**PROBLEM TO SOLVE**: Reproduce all of the material exactly as shown.
** Begin DATASET SECTION **
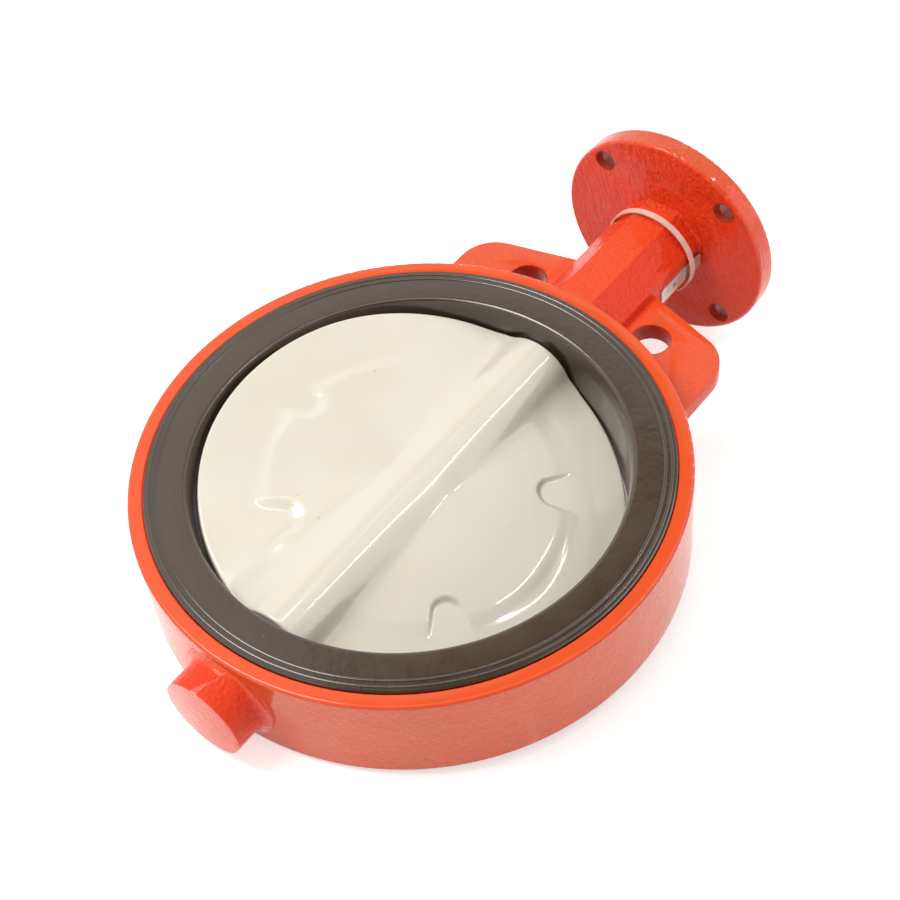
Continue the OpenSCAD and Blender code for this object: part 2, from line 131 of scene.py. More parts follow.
class Tree:
    """A short way to add and join the nodes of one material or group."""

    def __init__(self, tree):
        self.tree = tree

    def add(self, kind, inputs=None, **settings):
        node = self.tree.nodes.new(kind)
        for key, value in settings.items():
            setattr(node, key, value)
        for key, value in (inputs or {}).items():
            self.put(node.inputs[key], value)
        return node

    def put(self, socket, value):
        """Joins another node's output to the socket, or writes a plain value on it."""
        if isinstance(value, bpy.types.NodeSocket):
            self.tree.links.new(value, socket)
        else:
            socket.default_value = value

    def maths(self, operation, *values, clamp=False):
        node = self.tree.nodes.new("ShaderNodeMath")
        node.operation = operation
        node.use_clamp = clamp
        for socket, value in zip(node.inputs, values):
            self.put(socket, value)
        return node.outputs[0]

    def times(self, a, b):
        return self.maths("MULTIPLY", a, b)

    def plus(self, a, b):
        return self.maths("ADD", a, b)

    def most(self, a, b):
        return self.maths("MAXIMUM", a, b)

    def away(self, a, b):
        """The root of a squared and b squared."""
        return self.maths("SQRT", self.plus(self.times(a, a), self.times(b, b)))

    def blend(self, factor, a, b):
        """Mixes two colours."""
        node = self.tree.nodes.new("ShaderNodeMix")
        node.data_type = "RGBA"
        for number, value in ((0, factor), (6, a), (7, b)):
            self.put(node.inputs[number], (*value, 1) if isinstance(value, tuple) else value)
        return node.outputs[2]

    def span(self, value, low, high, out_low=0.0, out_high=1.0):
        """Carries value from low..high to out_low..out_high, smoothly and held at both ends."""
        node = self.add("ShaderNodeMapRange", {"Value": value}, interpolation_type="SMOOTHSTEP")
        node.inputs["From Min"].default_value = low
        node.inputs["From Max"].default_value = high
        node.inputs["To Min"].default_value = out_low
        node.inputs["To Max"].default_value = out_high
        return node.outputs["Result"]

    def noise(self, where, scale, detail=3.0, rough=0.55, distortion=0.0):
        return self.add("ShaderNodeTexNoise", {
            "Vector": where, "Scale": scale, "Detail": detail, "Roughness": rough,
            "Distortion": distortion}).outputs["Fac"]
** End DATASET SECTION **
**EXPECTED OUTPUT**:
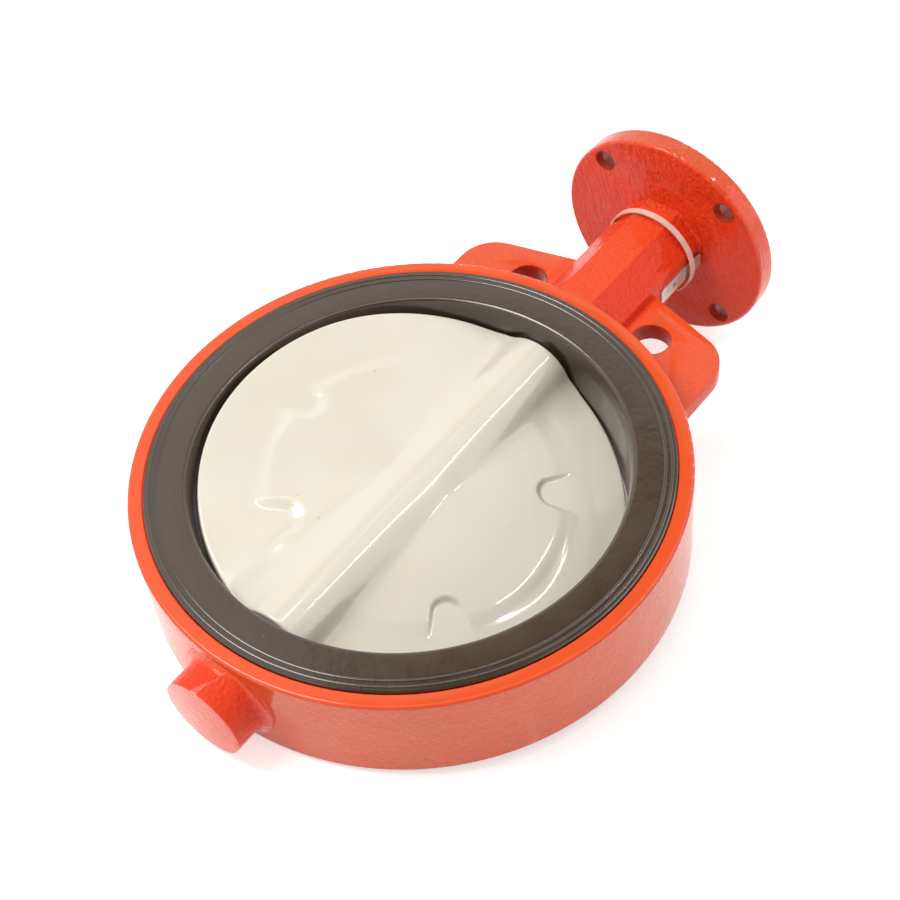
Continue the OpenSCAD and Blender code for this object: part 2, from line 131 of scene.py. More parts follow.
class Tree:
    """A short way to add and join the nodes of one material or group."""

    def __init__(self, tree):
        self.tree = tree

    def add(self, kind, inputs=None, **settings):
        node = self.tree.nodes.new(kind)
        for key, value in settings.items():
            setattr(node, key, value)
        for key, value in (inputs or {}).items():
            self.put(node.inputs[key], value)
        return node

    def put(self, socket, value):
        """Joins another node's output to the socket, or writes a plain value on it."""
        if isinstance(value, bpy.types.NodeSocket):
            self.tree.links.new(value, socket)
        else:
            socket.default_value = value

    def maths(self, operation, *values, clamp=False):
        node = self.tree.nodes.new("ShaderNodeMath")
        node.operation = operation
        node.use_clamp = clamp
        for socket, value in zip(node.inputs, values):
            self.put(socket, value)
        return node.outputs[0]

    def times(self, a, b):
        return self.maths("MULTIPLY", a, b)

    def plus(self, a, b):
        return self.maths("ADD", a, b)

    def most(self, a, b):
        return self.maths("MAXIMUM", a, b)

    def away(self, a, b):
        """The root of a squared and b squared."""
        return self.maths("SQRT", self.plus(self.times(a, a), self.times(b, b)))

    def blend(self, factor, a, b):
        """Mixes two colours."""
        node = self.tree.nodes.new("ShaderNodeMix")
        node.data_type = "RGBA"
        for number, value in ((0, factor), (6, a), (7, b)):
            self.put(node.inputs[number], (*value, 1) if isinstance(value, tuple) else value)
        return node.outputs[2]

    def span(self, value, low, high, out_low=0.0, out_high=1.0):
        """Carries value from low..high to out_low..out_high, smoothly and held at both ends."""
        node = self.add("ShaderNodeMapRange", {"Value": value}, interpolation_type="SMOOTHSTEP")
        node.inputs["From Min"].default_value = low
        node.inputs["From Max"].default_value = high
        node.inputs["To Min"].default_value = out_low
        node.inputs["To Max"].default_value = out_high
        return node.outputs["Result"]

    def noise(self, where, scale, detail=3.0, rough=0.55, distortion=0.0):
        return self.add("ShaderNodeTexNoise", {
            "Vector": where, "Scale": scale, "Detail": detail, "Roughness": rough,
            "Distortion": distortion}).outputs["Fac"]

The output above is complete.